176  

Обыкновенно Костюха одевал шикарный, сестрина мужа костюм с вузовским поплавком и выходил на бульвар кадрить простушек. Он выдавал себя за секретного физика или удачливого кинорежиссера, с непременным приглашением на кинопробы. Пробы проходили на старинном бабушкином диване, под бдительным присмотром мраморных слоников. Когда Костя проводил через двор очередную кинозвезду, все соседи вываливали на балконы, дабы не упустить очередного момента падения нравов. Кое—кто втихаря завидовал не только подлецу—режиссеру, но и незадачливой киноактрисе.

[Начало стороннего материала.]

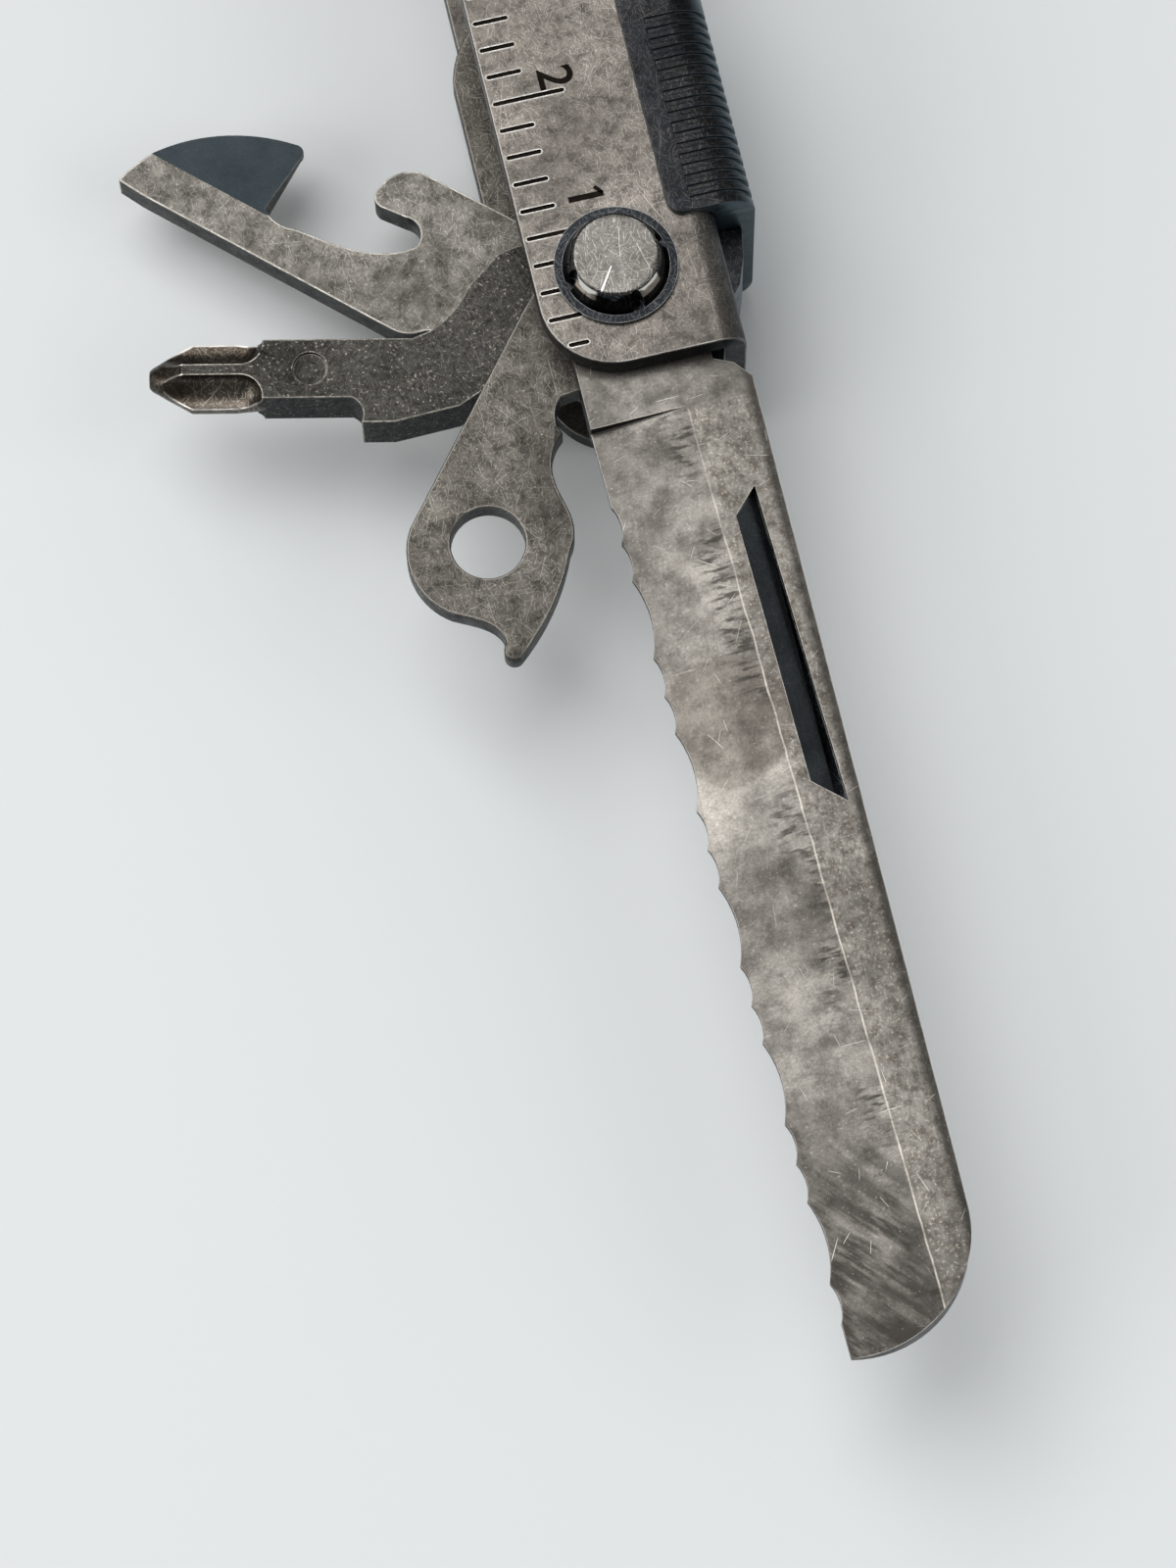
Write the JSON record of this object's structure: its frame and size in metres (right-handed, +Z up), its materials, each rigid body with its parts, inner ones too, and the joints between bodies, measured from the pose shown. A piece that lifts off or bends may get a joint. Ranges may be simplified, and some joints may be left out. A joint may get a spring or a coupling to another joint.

Помню, глубокой осенью к Косте приехала из города Саратова студентка Ира. Они познакомились летом, когда я с родителями отдыхал на побережье Черного моря, в Джубге. Мы прикупили ящик артемовского шампанского и бражничали пару дней напролет. Часа в три ночи Костя молча оделся и оставил нас вдвоем. Он явился под утро, свежий, чисто выбритый, с обескураживающей улыбкой и необъятным букетом оранжевых роз. Оказалось, что у Ирины был день рождения. До сих пор не представляю, где можно было по тем временам в Луганске, глухой ноябрьской ночью раздобыть такие роскошные цветы. Саратовская студентка почему—то забеременела. Летом она приехала в Луганск и продемонстрировала свое интересное положение. Костя без лишних разговоров принял возлюбленную и женился на ней. Молодые расписались. Прямо из ЗАГСа отправились к Ириным родителям для знакомства. Теща ненавидела зятя загодя, поддавшись всевозможным городским сплетням. Он не обманул самые смелые ее ожидания. Мой друг вручил теще в середине июля скромный букет из пластмассовых тюльпанов в качестве подтверждения своей непутевости, и был окончательно проклят.

Такого человека, как Костя, мне не пришлось больше встречать на своем пути. Если мы выезжали на рыбалку, он брал с собой все туалетные принадлежности. Надо было видеть, каким гоголем выходил Костюха из палатки к вечернему костру. Обязательно выбритый, надушенный, с безупречной прической, в наутюженных габардиновых брюках, в обуви, доведенной до состояния северного сияния. Так было всегда, в любом лесу, у любой речки, независимо от состава компании, будь то одних только мужчин. Костя никому не позволял строить с собой отношения, что называется, «по—простецки». Дескать, мы люди простые, давайте без церемоний. Он был очень непростой человек, не терпел хамства и умел довести это до сведения окружающих.

Свою жизнь Костя оборвал жутким образом. Он вышел на балкон, облил себя бензином и закурил папиросу. Никто не вправе судить чужую жизнь, потому что она сама беспристрастно осудит всякого человека. Костя был из тех людей, которые не умеют и не желают приспосабливаться, в них слишком велико значение собственного достоинства, и если подобная самооценка не находит положительной реализации, возникает непреодолимый конфликт с окружающим миром.

Вот ведь представил вам Костю Боровкова эдаким суперменом, а может рыцарем печального советского образа, и тут же вспомнил еще про одного моего удивительного приятеля, Женю Лицоева. Женька — это немного уменьшенная копия артиста Сергея Филиппова. Он происходит от очень добропорядочных, интеллигентных корней. В связи с очевидной нестыковкой генетических установок на советскую действительность, прожил жизнь бестолковую, но чистую и веселую. Однажды судьба улыбнулась Женьке по—крупному: ему достался в наследство приличный частный дом, который он тут же продал за пятнадцать тысяч полновесных советских рублей. Немалая по тем временам сумма, способная круто изменить человеку жизнь. Ни за что не угадаете, как распорядился наследством мой приятель. Он приобрел коричневое черниговское пианино, а на оставшиеся деньги закупил около пяти тысяч бутылок шампанского. Завез грузовиками все это хозяйство на подворье и заскладировал в собственном доме. За пару лет он, конечно, одолел с барышнями закупоренное в бутылках лето. Пустую тару аккуратно заштабелевал во дворе в форме египетской пирамиды и любил прохаживаться возле нее с победительной улыбкой фараона. Я подозреваю, при этом он тешил себя сладкими воспоминаниями о былых кутежах. Должен признать, тут было от чего прийти в умиление. Но и это не самое главное. Когда я поинтересовался, для чего приятелю понадобилось покупать пианино (к музыке Евгений имел точно такое же отношение, как филлипинской медицине), он и секунды не помедлив ответил: «Ты знаешь, очень приятно, зайду в дом, а оно стоит». Вот все, гениально просто и содержательно.